Things which caught my eye elsewhere on the web
- A Shiny World: Networks & Nudging (cross posted to Mud in my eyes) Never underestimate the value of knowing others can. Never underestimate the power of following others. But most of all, understand that the key to behaviour change is a weird mix of technology, digital and sociology and psychology these days and more research badly needs to be done to get to the root of what works and is efficient, and what doesn’t and is not.
- The crisis in customer service : The New Yorker Modern businesses do best at improving their performance when they can use scalable technologies that increase efficiency and drive down cost. But customer service isn’t scalable in the same way; it tends to require lots of time and one-on-one attention. Even when businesses try to improve service, they often fail. They carefully monitor call centers to see how long calls last, how long workers are sitting at their desks, and so on. But none of this has much to do with actually helping customers, so companies end up thinking that their efforts are adding up to a much better job than they really do.
- Where am I? (Part 1) « The NoBull Way I conclude that the Big Society debate, on a national and theoretical level, just points us unerringly back at the great big questions about the state and the individual, structure and emergence, cathedrals and bazaars, open source and proprietary, analytical and instinctive. David Cameron’s statements about the Big Society constitute a position on some of these things, and amount to a refreshed articulation of them, but unsurprisingly they aren’t a solution to those big dichotomies. Perhaps the most charitable (sic) interpretation is that, applying big society principles to the Big Society project itself, Cameron is conceding on behalf of top-down government that there aren’t any unified answers… and is inviting people to volunteer (sic) a variety of responses to the UK’s current needs, whilst offering to create an ecosystem that will better support and enable those responses.
- In The Eye Of The Storm: Question 3 – Sharing the Platform The last part of being a platform is transactional. Should direct.gov move into directly providing transactional services into government? We always imagined it should and would. It hasn’t so far (short of providing skins for those who do provide such services). Increasingly I think this is a step too far and that it is better for departments to be required to open up the rules for their transactions and to provide white label forms that can be used by others alongside their own branded ones. The trouble here is that when sending information to government, I think I’d want to be sure that it was definitely going to government and that there was a near-zero risk of someone else seeing it. […] So there needs to be some kind of kitemark or audit process but, at the same time, people have to recognise the need for their own diligence as evidence by the recent iTunes problems where compromised accounts were used to boost the chart ranking of books and applications.

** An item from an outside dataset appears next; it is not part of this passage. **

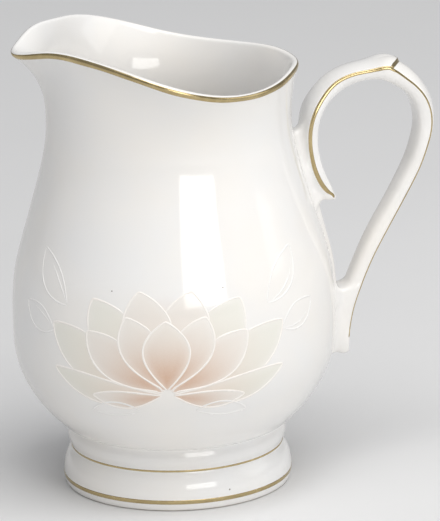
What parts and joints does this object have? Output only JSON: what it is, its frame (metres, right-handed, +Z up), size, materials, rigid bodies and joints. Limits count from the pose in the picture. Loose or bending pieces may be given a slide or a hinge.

- Digitising the Job Centre Plus « The Great E-mancipator The report entitled “RR 679 Literature review to inform the future digitisation of Jobcentre Plus service delivery” by Grahame Whitfield, Kim Perren, David Stuart and Michael Norris is an excellent piece of work towards applying e-government to the range of government service users, over and above those it focuses on. The conclusions include examining digital exclusion due to availability, cost and competence to which the researchers conclude “the evidence strongly suggests that public services should embrace the notion that they cannot – indeed should not – try to do everything themselves. Making data available to external organisations could result in the production of a wide range of innovative applications, services and resources that would be unlikely to be developed in-house. These could augment any provision Jobcentre Plus makes itself.”
- Political Innovation No1: Towards Interactive Government | Local Democracy When I can follow news from my neighbour’s blog on my phone, why can’t I get updates on local services on the mobile-web? When I can e-mail someone across the world and be collaborating on a document in minutes, why is it so hard to have a conversation with the council down the road? And when brands and mainstream media are doing interactivity and engagement – why are government departments struggling with it so much?